Did they totally understand Jesus and what He was about at that point in time? No, probably not, although we know from the other Gospels that they had heard Him teaching in the area. Even so, they saw something in Him that caused them to trust in Him. Maybe something about His preaching, His message of the kingdom, touched them and attracted them. Perhaps the possibility of getting closer to God or whom they had known from their religious background in the Jewish synagogue. This man seemed to know a lot about God. Perhaps He was getting in on this movement of God in this world to do something big with their lives. We can’t be sure, but the fact is they followed. They dropped their nets, and they followed Jesus.
And so began an adventure that changed and transformed their lives for eternity. They would gain all kinds of new insights about the living of this life and what’s really important. Jesus would teach them such things as, What does it profit a person to gain the whole world and lose his soul? Or the most important commandment in God’s sight: Love the Lord your God with all your heart, soul, strength, and mind, and your neighbor as yourself. They would witness miracles, Jesus’ power, signs of the kingdom. They would see lives get changed. Eventually, they would watch Him die on a cross and leave feeling all was lost, then see Him alive three days later. They would then learn again about His power – even over death – and His promise for those who belong to Him. Because He lives, they shall live also.
They would be filled with the Holy Spirit of God many days later and know more of Jesus on that day than they had known about Him in the three years they were with Him. They would be on fire for Him, and each one of them would become so committed to Jesus Christ and the cause of His kingdom, they would one day be willing to lay down their own lives for Him and His cause. Not one of them would have looked back over the experience and thought, I’m sorry I ever followed Jesus.
For instance, we know that later on, John wrote a letter to some Christians in which he spoke of the “Jesus joy” he experienced and wanted them to have. Peter would urge others in His letter to keep following Jesus, because He’s the living hope. He’s the one who holds the great inheritance of eternal life.

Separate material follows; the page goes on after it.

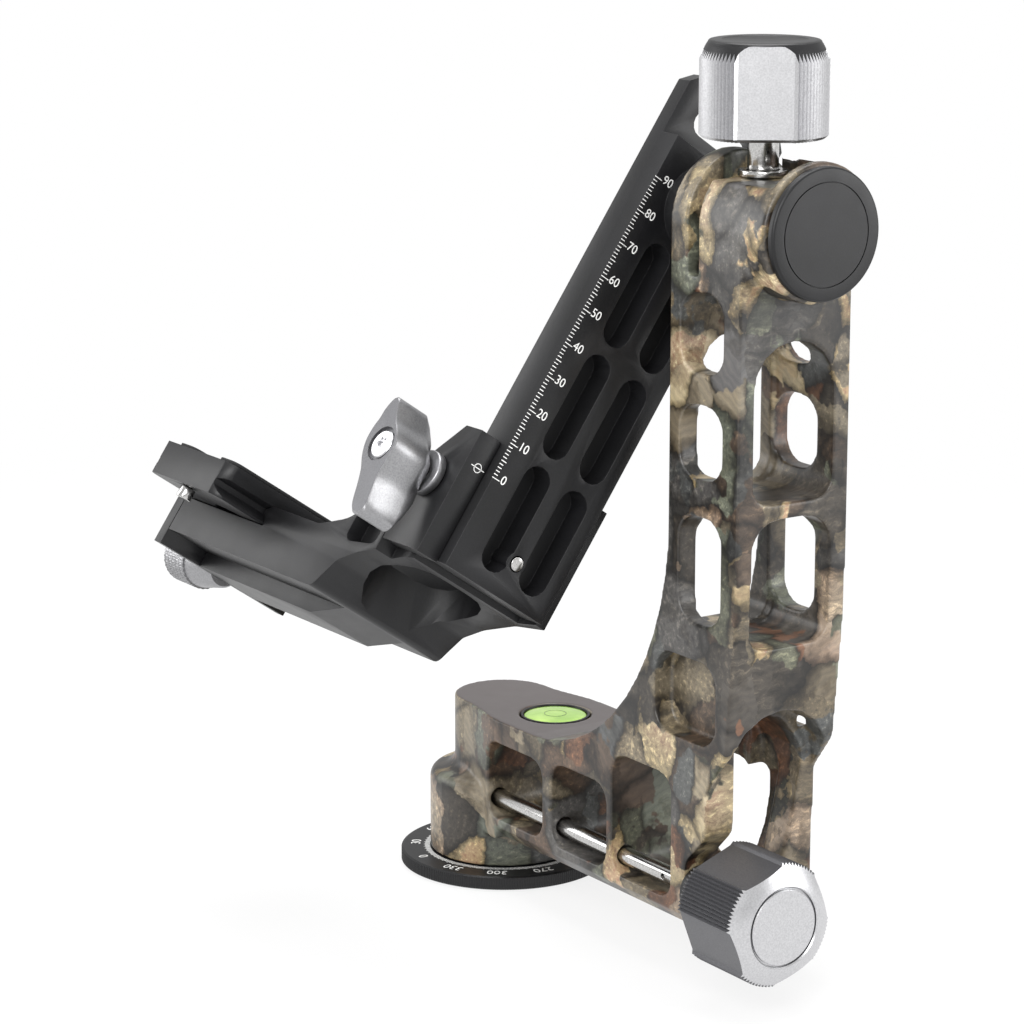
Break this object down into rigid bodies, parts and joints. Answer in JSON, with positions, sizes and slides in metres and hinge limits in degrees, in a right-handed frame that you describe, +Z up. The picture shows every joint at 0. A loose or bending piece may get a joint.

The same Jesus Christ, who called the fisherman to Himself by the Sea of Galilee after His resurrection, has continued to call people through the centuries to follow Him. Millions upon millions of people around the globe have answered the call to follow Him over the centuries. Lives have been transformed and enriched. I’ve never heard or read of any of His followers say they were sorry they followed Jesus.

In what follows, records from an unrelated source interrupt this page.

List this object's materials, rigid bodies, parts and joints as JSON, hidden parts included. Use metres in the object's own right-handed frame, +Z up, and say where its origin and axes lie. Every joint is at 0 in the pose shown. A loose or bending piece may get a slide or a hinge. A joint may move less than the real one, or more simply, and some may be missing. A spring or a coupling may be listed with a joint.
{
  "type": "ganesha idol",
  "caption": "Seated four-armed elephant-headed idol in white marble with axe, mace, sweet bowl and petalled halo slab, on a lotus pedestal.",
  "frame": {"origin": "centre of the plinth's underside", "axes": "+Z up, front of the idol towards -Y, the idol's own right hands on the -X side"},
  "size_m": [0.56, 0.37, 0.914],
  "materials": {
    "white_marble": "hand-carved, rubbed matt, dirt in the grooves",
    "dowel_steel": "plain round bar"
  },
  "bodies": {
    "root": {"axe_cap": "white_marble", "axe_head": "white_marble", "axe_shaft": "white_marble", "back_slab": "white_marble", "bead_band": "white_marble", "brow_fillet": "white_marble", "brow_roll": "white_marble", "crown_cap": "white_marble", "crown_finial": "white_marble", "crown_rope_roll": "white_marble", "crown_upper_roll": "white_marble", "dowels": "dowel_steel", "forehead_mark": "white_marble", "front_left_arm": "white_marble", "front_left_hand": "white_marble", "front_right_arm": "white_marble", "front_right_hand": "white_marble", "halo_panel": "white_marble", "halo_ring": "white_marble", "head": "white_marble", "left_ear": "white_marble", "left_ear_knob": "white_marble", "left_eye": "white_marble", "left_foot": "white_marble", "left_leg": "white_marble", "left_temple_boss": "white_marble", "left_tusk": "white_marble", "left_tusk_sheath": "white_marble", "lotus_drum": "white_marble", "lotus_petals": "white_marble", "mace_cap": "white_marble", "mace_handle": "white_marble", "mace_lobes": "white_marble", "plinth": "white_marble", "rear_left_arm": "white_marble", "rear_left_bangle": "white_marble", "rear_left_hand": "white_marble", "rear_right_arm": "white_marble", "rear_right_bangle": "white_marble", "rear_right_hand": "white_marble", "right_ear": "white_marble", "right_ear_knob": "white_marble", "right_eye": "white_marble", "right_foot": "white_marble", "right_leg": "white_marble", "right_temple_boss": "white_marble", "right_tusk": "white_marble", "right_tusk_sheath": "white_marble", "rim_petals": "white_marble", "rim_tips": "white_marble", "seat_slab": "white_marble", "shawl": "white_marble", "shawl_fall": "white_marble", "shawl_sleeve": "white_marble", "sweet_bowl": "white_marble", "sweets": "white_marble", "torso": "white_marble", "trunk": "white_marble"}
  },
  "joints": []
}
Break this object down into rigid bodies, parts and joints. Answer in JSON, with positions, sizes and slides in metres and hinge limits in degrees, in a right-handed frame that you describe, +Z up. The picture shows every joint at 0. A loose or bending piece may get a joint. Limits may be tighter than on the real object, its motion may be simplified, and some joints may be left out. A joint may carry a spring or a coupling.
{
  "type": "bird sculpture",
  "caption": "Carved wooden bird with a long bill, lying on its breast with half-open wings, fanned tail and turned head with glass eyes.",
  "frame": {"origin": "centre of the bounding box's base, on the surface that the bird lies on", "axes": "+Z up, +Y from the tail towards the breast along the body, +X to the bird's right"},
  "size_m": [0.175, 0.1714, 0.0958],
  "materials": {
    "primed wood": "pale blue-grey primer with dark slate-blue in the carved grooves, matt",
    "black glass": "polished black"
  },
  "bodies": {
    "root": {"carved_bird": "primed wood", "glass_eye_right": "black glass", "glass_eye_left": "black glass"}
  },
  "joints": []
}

Well, enough about fishermen and about people in history. Today I want talk about you. As I said earlier, everyone follows someone.
Who are you following these days? Would you consider yourself a follower of Jesus? Are you living daily in close proximity to Him, learning from Him, and serving Him in this world? Are you unconditionally committed to the cause of His kingdom? If not, He’s calling you today. He says, Follow me. I have big plans for your life. What you’ll discover – like many have – is that life with Him in the lead, is an adventure you really don’t want to miss.
Maybe you’re wondering what is involved in following Jesus. First, it involves trusting in Him. Trusting in what He has done for you at the cross and the victory He gained for you at the empty grave. It involves also dropping your nets, like those disciples did, which symbolizes anything that might inhibit or prohibit your complete commitment to follow Christ. It might be people in your life. It might be things, possessions, or money that can control a person. It might mean personal dreams. It might be secret sins you need to give up. It might be personal pride that can keep a person from submitting to Christ, serving Him and doing what He says.
Are you clinging to any nets in your hand? Do you have any rope burns? Dropping those nets involves an ongoing relationship with Jesus, a passionate pursuit of getting to know Christ. This leads to the follower being transformed in the image of Christ. Fully devoted followers of Jesus are like mirrors in motion.
By definition, following – moving into a deepening intimacy with Christ – is coming to know Him. This close proximity transforms a person and results in a clear reflection of His character in our lives. As followers, we then begin to replicate the grace, mercy, love, justice, compassion, truth, and righteousness of Christ Jesus our leader.
It also means standing up for Him and speaking out for Him, even when it’s not the popular thing to do, even when it’s uncomfortable. It means sticking with Him and trusting Him, even when life gets rough and things aren’t working out well for you.
I really appreciate this quote by Joe Stowell. “Starting out as a follower is the easy step. Staying on the road with Him is the challenge. Jesus is looking for followers.”
I also like this quote, which I think is good for us to consider this as well. It says, “While true followers acknowledge Christ as their strategic center, most of us stop short of that. We’re quite satisfied to relate to Him; accept His liberation from hell; praise Him; find comfort, solace, and joy in Him, and be intrigued by Him. But few of us are bent toward following Him unconditionally, and that makes all the difference in the world – both in our own little world and in the larger world around us.”
How about you? Do you count yourself as a true follower of Jesus Christ? My appeal to you this day is that you would heed the voice of the Savior who is calling to you. Take the step. Commit yourself to follow Him, passionately get to know Him, learn from Him, and serve Him right where you are. You will find His yoke is easy, and His burden is light. You won’t regret it. I encourage you to join the host of witnesses who follow Jesus and now testify, “I followed Him, and I am so glad I did!”
Here is a prayer for you to use if you want to follow Jesus. May this be your prayer each day. It goes like this:
“Day by day; day by day;
O, dear Lord, three things I pray.
To see thee more clearly,
love thee more dearly,
follow thee more nearly.
Day by day.”
Jesus’ message is clear. “Follow me.” Amen.